For fear of revealing too much, I will end it there, and let the rest of my fragmented ideas and half-written mental bursts remain a mystery.
When I remind myself of these old ideas and type them out years later, I realize they aren’t so far from the thoughts I have now. Some of them I’ve dismissed more than once. Maybe it’s not that I become more mature or more boring. I might have just become more discerning. Perhaps my degrees and daily writing rituals have, in fact, made me better.
Good for you, you might be thinking, as you wonder whether this is MFA-sponsored content. For only the small price of two-years’ tuition, you too can rid yourself of bad ideas! But this isn’t the point. I have so many bad ideas. Maybe more than ever. It’s just that I no longer take any notice of them. That’s what becoming a better writer is about, isn’t it? Years ago the Adam and Eve novella might have made me think I’d hit my million-dollar idea. Now, however, I just think, I could never make that work.
I have also worked out that having bad ideas is unavoidable. Our brains aren’t supposed to be able to form perfect stories or invent meticulous fictional scenarios. They’re supposed to be able to recognize faces and be afraid of predators and remember where the tasty fruit was. We’re pushing the brain so far beyond its blueprints that it’s no wonder it occasionally misfires and gives us “TOM THE WIZARD TRAIN.”
Then we have to look at the flip side of this coin. Though it might go haywire enough to throw out bad sitcom ideas and vapid script premises, this also means it’s bound to throw out something good every now and then.
Having a whole heap of terrible ideas behind me is just fine. It has taught me to be more picky with how I spend my writing time (and to recognize a good idea when I see one). It’s made me see that having a lot of nonsense going on up there just means I have the kind of brain that is going to keep spewing out ideas, good and bad.

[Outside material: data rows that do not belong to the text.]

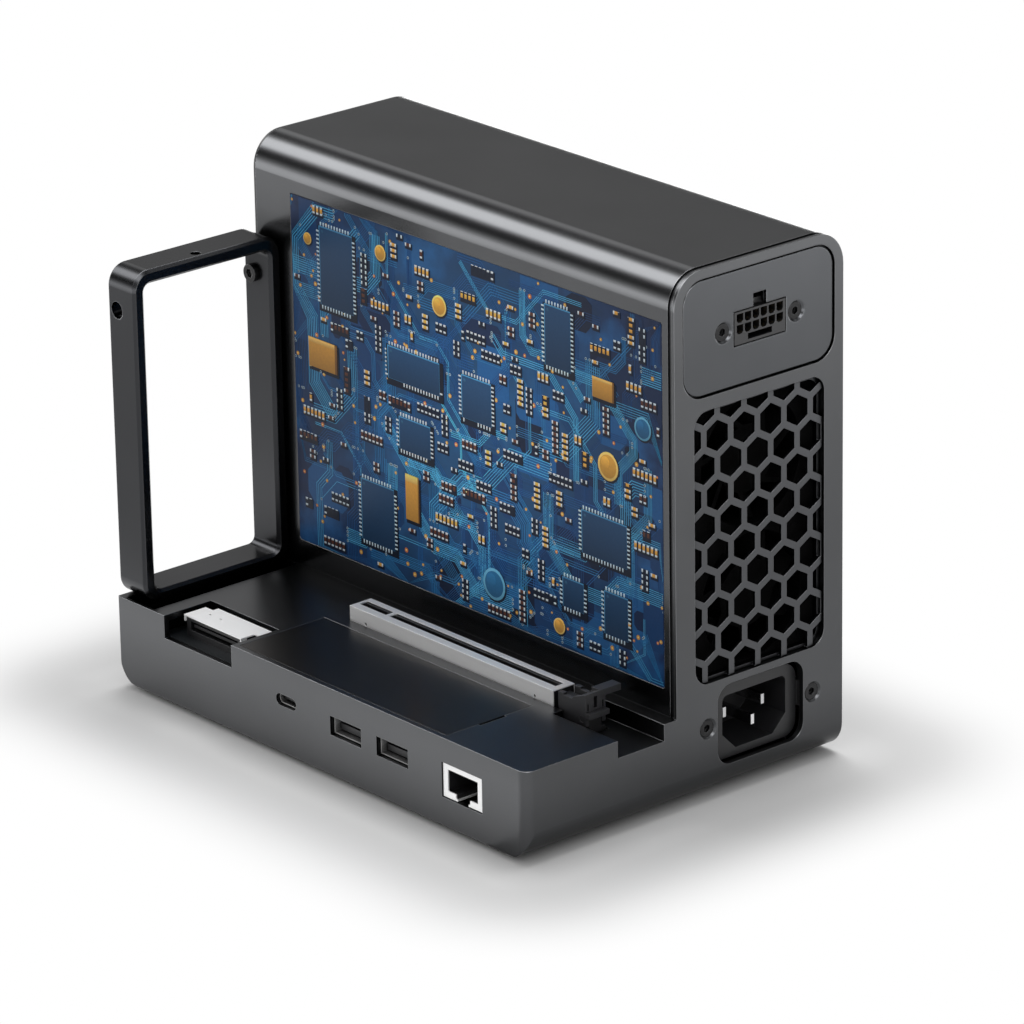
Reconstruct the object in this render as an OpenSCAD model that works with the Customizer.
// A desktop dock for one full-size expansion card. A low base carries the card slot and the
// ports, a tower at the back holds the power supply, and a frame at the left end holds the
// card's bracket. X runs along the slot towards the grille end, Y from the port side to the
// back and Z up. The origin is on the ground under the middle of the dock.

/* [Body] */
// Length of the dock along the card slot
body_l = 181.5; // [180:0.5:215]
// Depth of the deck in front of the tower
deck_d = 55.5; // [53:0.1:70]
// Height of the deck above the underside
deck_h = 27; // [26.6:0.1:34]
// Depth of the tower
tower_d = 63.3; // [60:0.1:64]
// Thickness of the outer walls
wall = 1.8; // [1.5:0.1:2.2]
// Thickness of the deck
deck_t = 2; // [1.8:0.1:2.4]
// Radius of the tower's long top edges
tower_r = 10; // [7:0.5:14]
// Radius of the base's lower left and right edges
base_r = 8.5; // [6:0.5:9]
// Radius of the base's upright right front corner
corner_r = 3.2; // [1:0.2:4]
// Radius of the base's upright left front corner
left_corner_r = 0.5; // [0.3:0.1:3]
// Radius of the base's lower front and back edges
edge_r = 1.3; // [0.5:0.1:1.5]
// Height of the feet below the underside
foot_h = 1.2; // [0.8:0.1:2.5]
// Diameter of a foot
foot_dia = 13; // [8:0.5:16]

/* [Tower ends] */
// Thickness of the lip that closes each end of the tower
lip_t = 1; // [0.6:0.1:1.4]
// Width of the shadow groove between the lip and the sleeve
groove_w = 1.6; // [1:0.1:2]
// Depth of the shadow groove
groove_depth = 0.5; // [0.4:0.1:1.2]
// Length of the spigot that locates the sleeve
spigot_l = 2; // [1:0.1:3]
// Thickness of the spigot
spigot_t = 1.4; // [1:0.1:1.8]

/* [Grilles] */
// Distance from the tower's front and back to a grille window
window_side = 7.15; // [7:0.05:11]
// Height of a grille window
window_h = 80.6; // [70:0.2:84]
// Corner radius of a grille window
window_r = 5; // [2:0.5:8]
// Height of a window's lower edge above the deck
window_up = 7.5; // [6:0.5:12]
// Distance between neighbouring cells
cell_pitch = 10.02; // [7:0.02:14]
// Width of the web between cells
cell_web = 2; // [1:0.1:3]
// Thickness of a grille plate
grille_t = 1; // [0.8:0.1:1.6]

/* [Deck] */
// Distance from the left end to the drive cover
drive_cover_left = 54.9; // [54.5:0.1:56]
// Distance from the right end to the drive cover
drive_cover_right = 35.3; // [35:0.1:40]
// Distance from the tower to the drive cover
drive_cover_back = 22.3; // [22:0.1:27]
// Thickness of the drive cover
drive_cover_t = 1; // [0.8:0.1:1.2]
// Distance from the tower to the channel beside the latch
channel_back = 4.7; // [4.4:0.1:5]
// Width of the channel
channel_w = 17.2; // [16:0.1:18]
// Depth of the channel
channel_depth = 5.1; // [4:0.1:5.2]
// Distance from the left end to the bracket trench
trench_left = 3; // [2:0.1:3.5]
// Width of the bracket trench
trench_w = 13; // [12.8:0.1:13.2]
// Depth of the bracket trench
trench_depth = 5.1; // [4:0.1:5.2]

/* [Card frame] */
// Width of the frame's bars along the dock
ring_w = 11.6; // [10:0.1:11.8]
// Thickness of the frame's bars
ring_t = 4.2; // [3.4:0.1:5]
// Height of the frame above the deck
ring_h = 101.3; // [95:0.1:110]
// Distance from the base's front to the frame
ring_front = 1.3; // [1.2:0.1:2.5]
// Outer corner radius of the frame
ring_r = 6; // [4.5:0.5:9]
// Diameter of the threaded hole for the card's bracket screw
bracket_hole_dia = 3.1; // [2.5:0.1:3.5]

/* [Card slot] */
// Distance from the right end to the slot
slot_right = 31.4; // [31:0.1:32]
// Distance from the tower to the slot's middle
slot_back = 13.9; // [13.6:0.1:14.2]
// Length of the slot's steel shield
slot_l = 89; // [88:0.1:90]
// Width of the slot over its shield
slot_w = 8; // [7.6:0.1:8.2]
// Height of the slot above the deck
slot_rise = 4.4; // [3.5:0.1:6]
// Width of the slit that takes the card
card_slit = 1.9; // [1.7:0.05:2.2]

/* [Boards] */
// Drop from the deck surface to the top of the main board
board_drop = 7; // [6.9:0.1:7.2]
// Thickness of the circuit boards
board_t = 1.6; // [1.2:0.1:1.8]

/* [Ports] */
// Distance from the right end to the middle of the small port
small_port_right = 103.8; // [98:0.1:111]
// Distance from the right end to the middle of the first wide port
wide_port_right = 77.3; // [75.5:0.1:83]
// Distance between the wide ports
wide_port_pitch = 20.4; // [18:0.1:22]
// Distance from the right end to the middle of the network port
net_port_right = 27; // [26.5:0.1:31]
// Distance from the left end to the host connector's recess
host_left = 21.8; // [21.6:0.1:22.4]
// Length of the host connector's recess
host_l = 31.3; // [30.8:0.1:31.5]
// Depth of the host connector's recess from the front
host_d = 17.5; // [17:0.1:18]

/* [Mains inlet] */
// Height of the inlet's middle above the underside
inlet_up = 20.3; // [20:0.1:21]
// Distance between the inlet's screws
inlet_screw_gap = 40; // [39:0.5:42]

/* [Power socket] */
// Margin of the socket plate inside the tower's end
plate_margin = 3.8; // [3.2:0.1:4.5]
// Height of the socket plate
plate_h = 33; // [30:0.5:33]
// Distance from a grille window up to the socket plate
plate_up = 4.5; // [3:0.1:8]
// Corner radius of the socket plate
plate_r = 6.5; // [4:0.5:8]
// Distance from the top of the tower down to the socket's middle
socket_down = 20.2; // [18:0.1:21]
// Distance between the socket's screws
socket_screw_gap = 27.2; // [26:0.2:30]

/* [Side panel] */
// Distance from the left end to the panel
panel_left = 16.6; // [14:0.1:24]
// Distance from the right end to the panel
panel_right = 5; // [4:0.1:12]
// Distance from the top of the tower down to the panel
panel_down = 14.1; // [12:0.1:20]
// Distance from the deck up to the panel
panel_up = 8; // [6:0.1:16]
// Thickness of the panel
panel_t = 0.8; // [0.6:0.1:1]

/* [Fans] */
// Depth of a fan
fan_d = 20; // [15:1:28]
// Blades on each fan
fan_blades = 7; // [5:1:9]

/* [Hidden] */
$fn = 48;

// Overrun of every cut past the face that it opens
cut = 1;
// Gap round pieces that drop into a pocket
seat_gap = 0.2;
// Radial clearance of a screw in its hole
screw_gap = 0.05;
// Radial clearance of a turning pin or shaft
run_gap = 0.04;

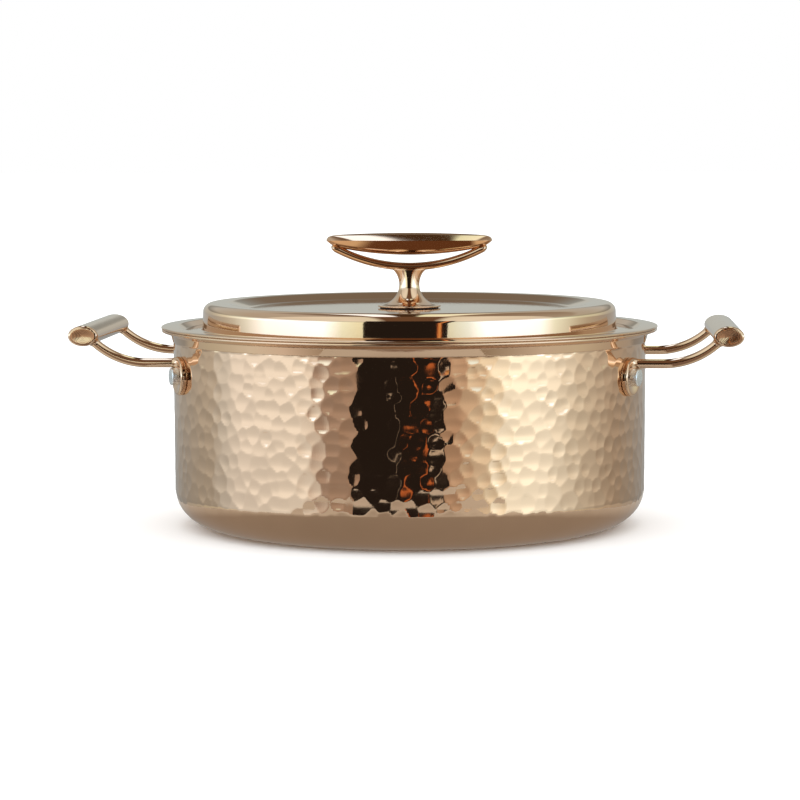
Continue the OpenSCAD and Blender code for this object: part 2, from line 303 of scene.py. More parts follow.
# %% [markdown]
# ## The camera card
# A black card hides the camera from the metal, as in any studio for shiny things. It stands between the
# camera and the kettle, and only reflections see it. Its sides lean a little. A few gaps and a warm
# lamp behind it show as strips, and some clutter hides parts of them, so the hammered wall breaks them
# up into loops and sparks.

# %% What shows on the card
DARK = (0.020, 0.016, 0.014)
EMBER = (0.58, 0.18, 0.06)
AMBER = (0.90, 0.50, 0.18)
CREAM = (0.62, 0.57, 0.50)
# (share of the way across the card, colour), low down and high up
LOW_STRIPS = [
    (0, *DARK), (0.447, *DARK), (0.451, *CREAM), (0.454, *CREAM), (0.458, *DARK), (0.60, *DARK),
    (0.61, *EMBER), (0.635, *EMBER), (0.645, *DARK), (0.765, *DARK), (0.775, *EMBER), (0.80, *EMBER),
    (0.81, *DARK), (0.90, *DARK), (0.91, *CREAM), (0.935, *CREAM), (0.945, *DARK), (1, *DARK)]
HIGH_STRIPS = [
    (0, *DARK), (0.868, *DARK), (0.878, *EMBER), (0.905, *AMBER), (0.92, *EMBER), (0.928, *DARK), (1, *DARK)]
print("stops across the card:", len(LOW_STRIPS), "low down,", len(HIGH_STRIPS), "high up")

# %% Camera card
CARD_Y = -0.56
CARD_LOW, CARD_HIGH = -0.15, 0.30
CARD_LEFT, CARD_LEFT_LEAN = -0.243, 0.058
CARD_RIGHT, CARD_RIGHT_LEAN = 0.147, 0.327
STRIPS_CHANGE = (0.06, 0.10)
CLUTTER_SCALE, CLUTTER_EDGE = 42.0, (0.50, 0.54)


def card_glow(tree):
    """Colour on the card: its share across is (x - left side) / width, both by the height there."""
    place = add(tree, "TexCoord").outputs["Object"]
    at = add(tree, "SeparateXYZ", {"Vector": place}).outputs
    left_side = maths(tree, "MULTIPLY_ADD", at["Z"], CARD_LEFT_LEAN, CARD_LEFT)
    width = maths(tree, "MULTIPLY_ADD", at["Z"], CARD_RIGHT_LEAN - CARD_LEFT_LEAN, CARD_RIGHT - CARD_LEFT)
    across = maths(tree, "DIVIDE", maths(tree, "SUBTRACT", at["X"], left_side), width)
    clutter = add(tree, "TexNoise", {"Vector": place, "Scale": CLUTTER_SCALE, "Detail": 1.0}).outputs[0]
    shown = share_of(tree, clutter, *CLUTTER_EDGE)
    low_glow = mixed(tree, shown, (*DARK, 1), ramp(tree, across, LOW_STRIPS))
    return mixed(tree, share_of(tree, at["Z"], *STRIPS_CHANGE), low_glow, ramp(tree, across, HIGH_STRIPS))


card_mesh = bpy.data.meshes.new("camera_card")
corners = [(side + lean * z, CARD_Y, z) for z in (CARD_LOW, CARD_HIGH)
           for side, lean in ((CARD_LEFT, CARD_LEFT_LEAN), (CARD_RIGHT, CARD_RIGHT_LEAN))]
card_mesh.from_pydata(corners, [], [(0, 1, 3, 2)])
strips = bpy.data.materials.new("camera_card")
strips.use_nodes = True
strips.node_tree.nodes.clear()
light = add(strips.node_tree, "Emission", {"Color": card_glow(strips.node_tree), "Strength": 1.0}).outputs[0]
add(strips.node_tree, "OutputMaterial", {"Surface": light})
card_mesh.materials.append(strips)
card = bpy.data.objects.new("camera_card", card_mesh)
card.matrix_world = Matrix.Rotation(CAMERA_ROUND, 4, "Z")
bpy.context.scene.collection.objects.link(card)
for kind in ("camera", "diffuse", "shadow", "transmission", "volume_scatter"):
    setattr(card, "visible_" + kind, False)
print(f"card {CARD_RIGHT - CARD_LEFT:.2f} m wide at the floor, {-CARD_Y:.2f} m in front of the kettle's axis")

# %% [markdown]
# ## Surfaces from arrays
# Nearly every part of a kettle is made by turning, pressing or bending, so nearly every surface is a
# grid of points: its columns go once round, and its rows follow an outline. The outline either closes
# on itself or starts and ends at a point on the middle line. One helper gives a grid its faces, one welds
# the points that fall together, and one measures the volume, which also tells inside from outside.

# %% Faces, welding and volume
def faces_of(rows, columns, closed):
    """Quads between neighbouring rows and columns of a grid. Columns wrap round; rows do if closed."""
    index = np.arange(rows * columns).reshape(rows, columns)
    if closed:
        index = np.vstack((index, index[:1]))
    after = np.roll(index, -1, axis=1)
    return np.stack((index[:-1], after[:-1], after[1:], index[1:]), -1).reshape(-1, 4)


def welded(points, faces, grid=1e-7):
    """Points closer than the grid become one, and faces that lost a corner become triangles."""
    cells = np.round(points / grid).astype(np.int64)
    _, first, place = np.unique(cells, axis=0, return_index=True, return_inverse=True)
    faces = place.reshape(-1)[faces]
    keep = faces != np.roll(faces, 1, axis=1)
    whole = keep.all(1)
    polygons = faces[whole].tolist()
    polygons += [f[k].tolist() for f, k in zip(faces[~whole], keep[~whole]) if k.sum() == 3]
    return points[first], polygons, first


def volume_of(points, polygons):
    """Volume inside a closed mesh: the sum of the wedges from the origin to each triangle."""
    fan = np.array([(p[0], p[i], p[i + 1]) for p in polygons for i in range(1, len(p) - 1)])
    a, b, c = points[fan[:, 0]], points[fan[:, 1]], points[fan[:, 2]]
    return float(np.einsum("ij,ij->i", a, np.cross(b, c)).sum() / 6)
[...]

So whether you’re a young writer ashamed of your terrible ideas, a new graduate desperate for a new project to focus on or a seasoned professional, wondering if you’ll ever have a new idea again, I suggest taking a look through your old notebooks. If nothing else, it will remind you that you have a mind that is always working to find that million-dollar idea, even at the cost of having a lot of bad ones.
Josh King received his MFA from Adelphi University in New York, and now lives in the UK. He divides his time between writing fiction, drama and drawing comics.